Evening reflection

About the Land

Artists Wayne Viney and Stephanie Jane Rampton discuss their work in the show ‘About the Land’ at Australian Galleries, featuring eight contemporary artists whose common approach towards printmaking processes reveals remarkable diversity of expression. Positioning landscape as the central subject in their practice, each artist communicates their individual perspective and unique technical expertise through a shared source of inspiration.

22 March, 2019
In Exhibitions,
Printmaking, Q&A
From top:
Wayne Viney, Evening reflection 2018, monotype, 38 x 40 cm
Stephanie Jane Rampton, Brobdingnag, 2018, graphite, 50 x 50 cm
Stephanie Jane Rampton, Boughs of oak, 2017, etching, edition 10, 40 x 40 cm
Stephanie Jane Rampton, Spurlings hedgerow,  2015, etching, edition 10, 50 x 50 cm
Stephanie Jane Rampton, Dights falls, 2018, etching, edition 10, 40 x 40 cm
Wayne Viney, Last light,  2018, monotype, 38 x 40 cm
Wayne Viney, Towards evening,  2018, monotype,  23.5 x 24 cm

About the Land features eight contemporary artists.

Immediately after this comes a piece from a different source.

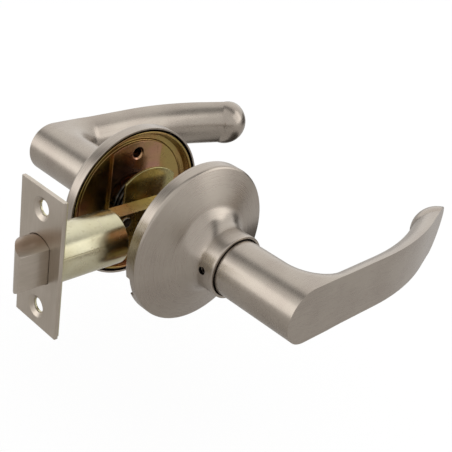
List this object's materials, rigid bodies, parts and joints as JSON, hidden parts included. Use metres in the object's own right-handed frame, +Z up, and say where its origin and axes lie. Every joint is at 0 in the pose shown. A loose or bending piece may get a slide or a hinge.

The intricate, large scale works of Raymond Arnold and Dianne Fogwell portray specific ecological sites and species with stunning detail and sensitivity. Distinctive, rugged and compelling, the prints of Arnold and Fogwell draw the viewer into the bold, yet delicate mark making of their etching and linocuts, which powerfully echoes the nature of our ancient landscapes.
G.W. Bot has devised over many decades her own pictorial alphabet of ‘glyphs’ to record her experience of the Australian bush, while Wayne Viney conveys the visceral experience of the landscape through tone, texture and bold silhouettes. The sublime essence of nature is eloquently conveyed through abstract forms, as each artist sets down their response to the natural world through a highly personal lens.
The poignant lithographs and charcoal drawings of Christine Wrest-Smith and etchings of Stephanie Jane Rampton reveal both artist’s reverence and close observation of their natural surroundings. Deftly rendered branches, leaves, bark and nests bend and intersect, inviting the viewer to experience the textures and forms present in the landscape. These works evoke a sense of the familiar, of our own memories and emotional connection to nature.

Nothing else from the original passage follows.